We end up having to fit into our view of the world (rather the vice versa), we are compelled to accommodate ourselves to it in what we might call a ‘procrustean’ fashion – if we’re too short for the bed then we will have to be stretched painfully on a rack until we’re long enough to fit it and if we’re too long then we will have to lose the excess length by having our feet (and maybe part of our legs) sawn off. This is exactly how it is with our rational understanding of the world – no matter what picture it is that we have to adapt ourselves to it’s always going to be to our detriment. Adaptation is always in favour of the template that we’re adapting ourselves to; when we’re being moulded then it is of course the mould that is the boss, not us. When we follow the rules then it is us that must change, not the rules…
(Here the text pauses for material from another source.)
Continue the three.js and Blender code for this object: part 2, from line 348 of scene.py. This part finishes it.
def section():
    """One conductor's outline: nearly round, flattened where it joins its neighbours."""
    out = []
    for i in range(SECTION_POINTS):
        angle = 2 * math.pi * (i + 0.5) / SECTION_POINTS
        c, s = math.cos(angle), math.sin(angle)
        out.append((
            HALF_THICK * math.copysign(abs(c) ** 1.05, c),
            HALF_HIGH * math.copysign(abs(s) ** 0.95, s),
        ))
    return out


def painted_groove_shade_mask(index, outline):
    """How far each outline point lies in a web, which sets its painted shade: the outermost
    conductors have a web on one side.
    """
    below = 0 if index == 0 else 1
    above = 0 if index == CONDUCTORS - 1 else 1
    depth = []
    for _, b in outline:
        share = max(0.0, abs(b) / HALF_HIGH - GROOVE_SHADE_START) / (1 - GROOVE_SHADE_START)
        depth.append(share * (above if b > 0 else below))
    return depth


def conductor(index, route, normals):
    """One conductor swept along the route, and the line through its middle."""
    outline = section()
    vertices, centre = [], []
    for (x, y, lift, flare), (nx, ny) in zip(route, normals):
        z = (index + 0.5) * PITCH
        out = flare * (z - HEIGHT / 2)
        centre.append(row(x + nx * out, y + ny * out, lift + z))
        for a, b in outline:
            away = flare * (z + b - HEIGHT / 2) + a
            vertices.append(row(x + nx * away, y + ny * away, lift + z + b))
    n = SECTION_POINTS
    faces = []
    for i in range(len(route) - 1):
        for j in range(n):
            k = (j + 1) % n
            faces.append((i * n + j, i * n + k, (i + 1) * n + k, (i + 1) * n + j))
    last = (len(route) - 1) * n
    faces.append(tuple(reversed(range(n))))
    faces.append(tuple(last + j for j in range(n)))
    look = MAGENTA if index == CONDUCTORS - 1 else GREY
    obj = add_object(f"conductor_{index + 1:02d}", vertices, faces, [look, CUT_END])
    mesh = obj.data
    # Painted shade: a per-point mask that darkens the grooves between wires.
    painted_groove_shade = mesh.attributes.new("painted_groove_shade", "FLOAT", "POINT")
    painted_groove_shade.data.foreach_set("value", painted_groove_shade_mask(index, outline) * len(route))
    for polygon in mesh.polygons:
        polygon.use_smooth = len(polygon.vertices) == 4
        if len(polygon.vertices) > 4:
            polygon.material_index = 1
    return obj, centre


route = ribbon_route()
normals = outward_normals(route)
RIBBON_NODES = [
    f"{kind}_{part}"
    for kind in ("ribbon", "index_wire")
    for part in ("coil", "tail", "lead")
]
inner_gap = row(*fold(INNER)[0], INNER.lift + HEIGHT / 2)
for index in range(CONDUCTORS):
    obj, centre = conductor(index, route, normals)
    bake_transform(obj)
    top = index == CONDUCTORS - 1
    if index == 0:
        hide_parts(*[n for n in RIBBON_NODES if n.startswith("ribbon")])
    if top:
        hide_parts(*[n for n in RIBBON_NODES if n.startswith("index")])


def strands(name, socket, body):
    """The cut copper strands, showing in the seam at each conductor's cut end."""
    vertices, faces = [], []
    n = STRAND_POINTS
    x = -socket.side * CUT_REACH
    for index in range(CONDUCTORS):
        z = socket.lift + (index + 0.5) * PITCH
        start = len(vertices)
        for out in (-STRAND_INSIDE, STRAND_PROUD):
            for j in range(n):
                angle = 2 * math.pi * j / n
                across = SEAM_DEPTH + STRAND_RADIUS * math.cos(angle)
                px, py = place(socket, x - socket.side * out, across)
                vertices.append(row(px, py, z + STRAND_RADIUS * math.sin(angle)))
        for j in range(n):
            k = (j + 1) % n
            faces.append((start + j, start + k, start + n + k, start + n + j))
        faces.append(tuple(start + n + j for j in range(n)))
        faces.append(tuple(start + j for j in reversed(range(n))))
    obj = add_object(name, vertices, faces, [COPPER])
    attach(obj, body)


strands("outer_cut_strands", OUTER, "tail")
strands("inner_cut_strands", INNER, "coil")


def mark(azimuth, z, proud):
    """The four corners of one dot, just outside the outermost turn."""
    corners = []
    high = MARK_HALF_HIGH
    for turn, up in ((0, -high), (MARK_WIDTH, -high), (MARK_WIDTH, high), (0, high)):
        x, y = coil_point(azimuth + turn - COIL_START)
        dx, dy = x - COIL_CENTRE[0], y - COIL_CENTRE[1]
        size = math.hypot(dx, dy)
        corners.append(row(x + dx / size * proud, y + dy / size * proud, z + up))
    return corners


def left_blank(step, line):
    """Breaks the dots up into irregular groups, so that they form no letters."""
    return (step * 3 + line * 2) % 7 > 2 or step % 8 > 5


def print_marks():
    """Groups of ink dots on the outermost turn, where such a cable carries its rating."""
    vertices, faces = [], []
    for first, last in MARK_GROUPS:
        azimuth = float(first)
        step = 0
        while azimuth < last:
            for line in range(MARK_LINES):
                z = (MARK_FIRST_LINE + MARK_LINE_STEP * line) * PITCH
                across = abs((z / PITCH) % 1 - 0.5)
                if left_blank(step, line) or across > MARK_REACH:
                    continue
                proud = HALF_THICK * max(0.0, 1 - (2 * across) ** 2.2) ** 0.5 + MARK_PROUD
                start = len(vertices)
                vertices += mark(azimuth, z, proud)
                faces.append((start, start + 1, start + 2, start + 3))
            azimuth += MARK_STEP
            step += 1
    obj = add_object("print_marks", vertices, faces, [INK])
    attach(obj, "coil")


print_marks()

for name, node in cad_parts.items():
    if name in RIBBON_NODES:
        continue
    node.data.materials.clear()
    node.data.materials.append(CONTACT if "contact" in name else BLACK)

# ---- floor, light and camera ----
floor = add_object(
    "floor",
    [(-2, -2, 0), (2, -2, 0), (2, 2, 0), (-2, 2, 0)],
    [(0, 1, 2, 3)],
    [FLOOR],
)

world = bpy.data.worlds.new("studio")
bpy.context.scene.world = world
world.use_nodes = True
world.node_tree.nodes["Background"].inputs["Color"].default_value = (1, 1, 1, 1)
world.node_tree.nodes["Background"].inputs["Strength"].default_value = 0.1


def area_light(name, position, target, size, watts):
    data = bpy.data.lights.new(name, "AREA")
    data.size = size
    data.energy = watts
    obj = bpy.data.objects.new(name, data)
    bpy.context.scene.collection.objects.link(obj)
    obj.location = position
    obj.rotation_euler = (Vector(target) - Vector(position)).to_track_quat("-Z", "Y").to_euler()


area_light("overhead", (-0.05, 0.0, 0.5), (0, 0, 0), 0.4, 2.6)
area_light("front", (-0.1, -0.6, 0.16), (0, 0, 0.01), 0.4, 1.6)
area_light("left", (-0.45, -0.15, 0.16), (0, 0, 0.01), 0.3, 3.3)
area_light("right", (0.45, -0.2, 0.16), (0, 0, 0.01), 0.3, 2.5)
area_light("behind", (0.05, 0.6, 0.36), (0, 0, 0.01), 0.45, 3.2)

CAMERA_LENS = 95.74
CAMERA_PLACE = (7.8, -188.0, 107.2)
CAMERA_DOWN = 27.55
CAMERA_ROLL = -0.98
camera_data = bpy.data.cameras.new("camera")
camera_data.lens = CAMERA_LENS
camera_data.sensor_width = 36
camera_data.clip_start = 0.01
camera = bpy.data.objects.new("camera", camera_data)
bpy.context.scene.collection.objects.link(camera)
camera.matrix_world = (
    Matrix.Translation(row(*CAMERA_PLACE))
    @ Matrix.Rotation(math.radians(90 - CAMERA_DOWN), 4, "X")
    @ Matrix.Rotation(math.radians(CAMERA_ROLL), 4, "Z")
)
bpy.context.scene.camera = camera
Rationality works by picking one particular view and then automatically excluding all the others. EITHOR/OR logic is called by that name for a very good reason! The reason we find it so extremely uncomfortable not to pick a particular view (or slant) on things is because in order to do so we would have to suspend the operation of the either/or rational mind; we would have to drop our worldview and that’s not something we like doing, to put it mildly. Not only do we not like doing it, we don’t see any point to it, we don’t see that there is any value in suspending the operation of the judging, conceptualizing mind. This shouldn’t come as any great surprise, given the fact that we have assented for rationality to be our master. We can easily vote an autocrat into power, but the big snag is that we can’t vote him out again. The rational mind is the ultimate autocrat, the ultimate ‘tyrant,’ and it’s no good waiting for an autocrat to give up their power of their own accord.
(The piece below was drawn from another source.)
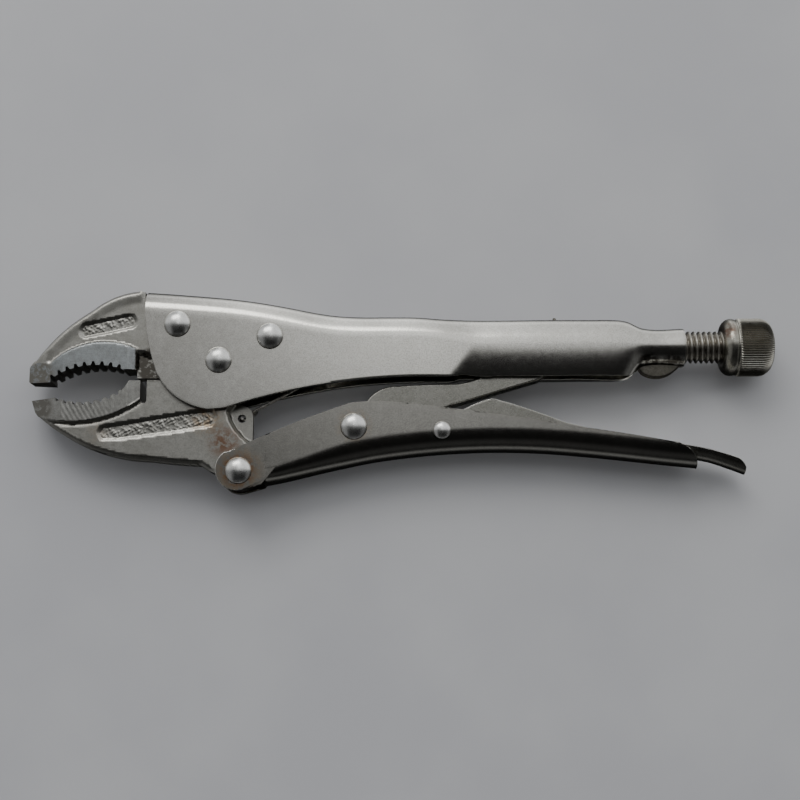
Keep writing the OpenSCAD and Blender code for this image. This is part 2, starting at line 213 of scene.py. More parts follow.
def new_object(name, verts, faces, body, nodes=(), mats=(), mat_index=None,
               bevel=None, smooth_angle=40, weights=None, keep_sharp=False, bevel_slot=-1):
    """A mesh in design millimetres becomes a piece that rides a body.
    bevel = (width, segments), along the edges in weights or else along every corner."""
    me = bpy.data.meshes.new(name)
    v = (np.array(verts, float) + PIN) * MM
    me.from_pydata(v.tolist(), [], [list(map(int, f)) for f in faces])
    me.update()
    for m in mats:
        me.materials.append(m)
    if mat_index is not None:
        me.polygons.foreach_set("material_index", np.array(mat_index, np.int32))
    me.polygons.foreach_set("use_smooth", np.ones(len(me.polygons), bool))
    me.set_sharp_from_angle(angle=math.radians(smooth_angle))
    ob = bpy.data.objects.new(name, me)
    bpy.context.scene.collection.objects.link(ob)
    if weights is not None:
        att = me.attributes.new("bevel_weight_edge", "FLOAT", "EDGE")
        values = np.zeros(len(me.edges), np.float32)
        key = {frozenset(e.vertices): e.index for e in me.edges}
        for e in weights:
            k = key.get(frozenset(map(int, e)))
            if k is not None:
                values[k] = 1.0
                if keep_sharp:
                    me.edges[k].use_edge_sharp = False
        att.data.foreach_set("value", values)
    if bevel:
        width, segs = bevel
        b = ob.modifiers.new("edge", "BEVEL")
        b.width = width * MM
        b.segments = segs
        b.material = bevel_slot
        b.use_clamp_overlap = True
        if weights is not None:
            b.limit_method = "WEIGHT"
        else:
            b.limit_method = "ANGLE"
            b.angle_limit = math.radians(50)
        b.harden_normals = False
        w = ob.modifiers.new("normals", "WEIGHTED_NORMAL")
        w.keep_sharp = keep_sharp
        w.weight = 50
    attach(ob, body)
    if nodes:
        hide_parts(*nodes)
    return ob


def grid_faces(nu, nv, wrap_v=False, start=0, flip=False):
    """Quads between nu rows of nv points."""
    f = []
    for i in range(nu - 1):
        for j in range(nv if wrap_v else nv - 1):
            k = (j + 1) % nv
            q = [start + i * nv + j, start + i * nv + k,
                 start + (i + 1) * nv + k, start + (i + 1) * nv + j]
            f.append(q[::-1] if flip else q)
    return f


def half_section(s, n):
    """Section of a channel from its crown round to its edge: y and z, n points, equally spaced.
    s = crown, top centre, side end, lip radius, half width, lip angle, cut."""
    crown, top, side, lip, w, ang, cut = s
    side = min(side, top - 0.1)
    th = np.linspace(np.pi / 2, 0, 50)
    y = list(top + (crown - top) * np.sin(th))
    z = list(w * np.cos(th))
    for k in np.linspace(0, 1, 30)[1:]:
        y.append(top + (side - top) * k)
        z.append(w)
    for k in np.linspace(0, math.radians(ang), 40)[1:]:
        y.append(side - lip * math.sin(k))
        z.append(w * math.cos(k))
    y, z = np.array(y), np.array(z)
    if cut is not None and y.min() < cut:
        i = int(np.argmax(y < cut))
        t = (y[i - 1] - cut) / (y[i - 1] - y[i])
        z = np.append(z[:i], z[i - 1] + t * (z[i] - z[i - 1]))
        y = np.append(y[:i], cut)
    s = np.concatenate([[0], np.cumsum(np.hypot(np.diff(y), np.diff(z)))])
    u = np.linspace(0, s[-1], n)
    return np.interp(u, s, y), np.interp(u, s, z)


def channel(xs, stations, cut, thick, n, shift=None, flip_y=False):
    """Both skins of a pressed channel and the rims that join them."""
    outer, inner = [], []
    for x in xs:
        y, z = half_section(list(hermite(stations, x)) + [cut(x)], n)
        t = thick(x)
        dy, dz = np.gradient(y), np.gradient(z)
        length = np.hypot(dy, dz) + 1e-12
        ny, nz = dz / length, -dy / length
        ny[0], nz[0] = 1, 0
        yi, zi = y - ny * t, z - nz * t
        zi[0] = 0
        for rows, yy, zz in ((outer, y, z), (inner, yi, zi)):
            yf = np.concatenate([yy[::-1], yy[1:]])
            zf = np.concatenate([-zz[::-1], zz[1:]])
            xf = np.full(len(yf), x)
            if shift is not None:
                yo = np.concatenate([y[::-1], y[1:]])
                xf = xf + shift(x, yo)
            rows.append(np.stack([xf, -yf if flip_y else yf, zf], 1))
    nu, nv = len(xs), 2 * n - 1
    verts = np.concatenate([np.concatenate(outer), np.concatenate(inner)])
    base = nu * nv
    faces = grid_faces(nu, nv, flip=flip_y) + grid_faces(nu, nv, start=base, flip=not flip_y)
    rims = []

    def rim(a, b, rev):
        q = [a, b, b + base, a + base]
        faces.append(q if rev else q[::-1])
        rims.append((a, b))
        rims.append((a + base, b + base))

    for i in range(nu - 1):
        rim(i * nv, (i + 1) * nv, not flip_y)
        rim(i * nv + nv - 1, (i + 1) * nv + nv - 1, flip_y)
    for j in range(nv - 1):
        rim(j, j + 1, flip_y)
        rim((nu - 1) * nv + j, (nu - 1) * nv + j + 1, not flip_y)
    return verts, faces, rims


def new_channel(name, node, body, skin, bevel, parts, bevel_slot=-1):
    """A channel's skins take the skin material, and its rims the sheared one."""
    verts, faces, rims = parts
    n_rim = len(rims) // 2
    idx = [0] * (len(faces) - n_rim) + [1] * n_rim
    new_object(name, verts, faces, body, [node], [skin, sheared], idx, bevel=bevel,
               weights=rims, bevel_slot=bevel_slot)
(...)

Suspending the operation of the thinking mind is of course what Keats calls negative capability and having this capacity, according to Keats, is the key to creativity – the greater our capacity to tolerate radical uncertainty, the more creative we will be. Although the originator of the term doesn’t go down this road, it is clearly the case that without the boon of negative capability we can never be anything but machines. Only humans can tolerate uncertainty; rule-based systems never can. When thought is the master that we automatically defer to in all things then being a machine is the only possibility open to us. To be unable to drop the thinking mind is of course to be a slave and to be a slave of the rational mind is to be a machine, purely and simply – and this is not a metaphor! To have a concrete worldview is to be a machine; to have a concrete worldview is to be defined and therefore controlled by the thinking mind and when we are in the position of being defined by the in a literal way by the literal or concrete way that we have of seeing things is to be a machine, with all that this modality entails.
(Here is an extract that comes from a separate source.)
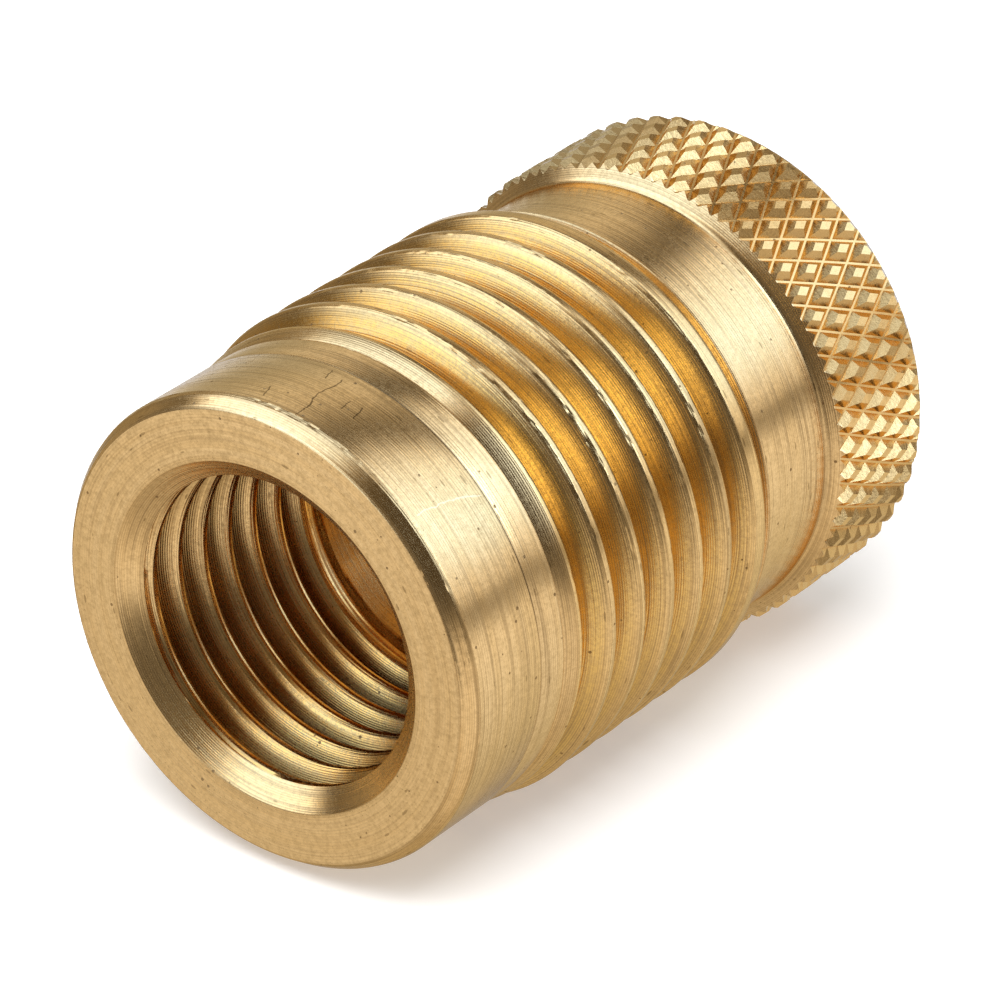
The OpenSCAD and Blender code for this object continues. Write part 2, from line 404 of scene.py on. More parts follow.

Going back to what we started off by saying, when we argue (as we are so very prone to doing) over ‘which particular concrete with worldview is the true one’ then we are functioning as machines. We are as – Kurt Vonnegut would say – ‘arguing machines’. There is absolutely no meaning to (or in) our arguments (since no concrete worldview can ever be true) and so we can observe something very curious here; we can – if we are so inclined – observe that the activity of arguing (or the activity of promoting or defending our opinions and beliefs) is the most supremely meaningless thing there is. When we’re in Machine Mode however, we have neither the capacity to see this nor the capacity to refrain from acting out our ideas, even if we wanted to.



That is nothing is undignified as being a machine; we are in our lives constantly trying to to prove (both to ourselves and others) that we are ‘in the right’ and yet there’s no such thing as ‘being in the right’. Being ‘right’ (or wanting to be ‘right’) simply means that we are ‘being a machine’, which is making a joke of ourselves. What we’re trying to do is validate ourselves since to be right is to be invulnerable, unassailable, unchallengeable, unquestionable, and so on. The need we experience to validate ourselves is immense; to be without validation (or to be devalidated by being saddled with a negative status) is utter anguish for us and we will do anything – as a rule – to avoid it. It is as if everything about us, our very existence itself, is somehow dependent upon the consent of others. We don’t belong to ourselves at all. This is why Anthony de Mello says that social approval is our heroin. Just as a smackhead is addicted to heroin so are we addicted to the approval of others (or of society in general). The only difference is that a heroin addict has more dignity than a regular ‘socially adapted person’ has since they are actually honest about it (at least to themselves).



The corollary of saying that ‘our way of seeing the world is our master and that we are its helpless slaves’, is that we don’t actually have the slightest interest – bizarre though this may sound – in whether the stuff we believe in is true or not. The truth simply doesn’t come into it. When I need to believe in something then there is of course zero possibility that I will ever critically examine it, and this makes a total mockery of the whole business. This is why ‘arguing about which viewpoint is right’ is such a meaningless thing. The fact that we go around trying to promote what we believe in and are so quick to engage in passionate argument on behalf of it, makes it look as if we are passionate about the truth; it makes it seem as if the question as to ‘what is true and what is not true’ really matters to us. This indeed is what we ourselves perceive to be the case; we are – in our own minds – ennobled by our staunch and heroic support of whatever it is we believe (not matter what that might be).



This is completely absurd however – we’re not in the slightest bit interested in the truth – all we’re interested in is ‘validating ourselves’. We’re scratching an itch; we’re functioning on autopilot. We’re only interested in feeding our addiction to being validated, and -what’s more – we’re not in the least bit honest about this. We’re not arguing as intensely as we are because we really care about what is true or not, we’re arguing because we’re arguing machines and because we’re arguing machines we will staunchly defend our position no matter what that position might be…



The only way we could ever be genuinely interested in the truth (or otherwise) of a viewpoint would be if we were unattached to it. To see a position for what it is we must be unattached to all viewpoints. We would have to suspend the operation of the thinking mind for that to happen, and suspending the operation of the thinking mind simply isn’t an option for us; that’s something we definitely aren’t interested in! That isn’t -and never will be – on the menus. Machines aren’t ‘interested’ in anything – it would be ridiculous to suggest that they were – machines are merely tools.  They merely ‘act out the rules that govern them’ and there is of course no virtue whatsoever in this. Any virtue we might imagine we possess as (a result of faithfully acting out the rules) we don’t.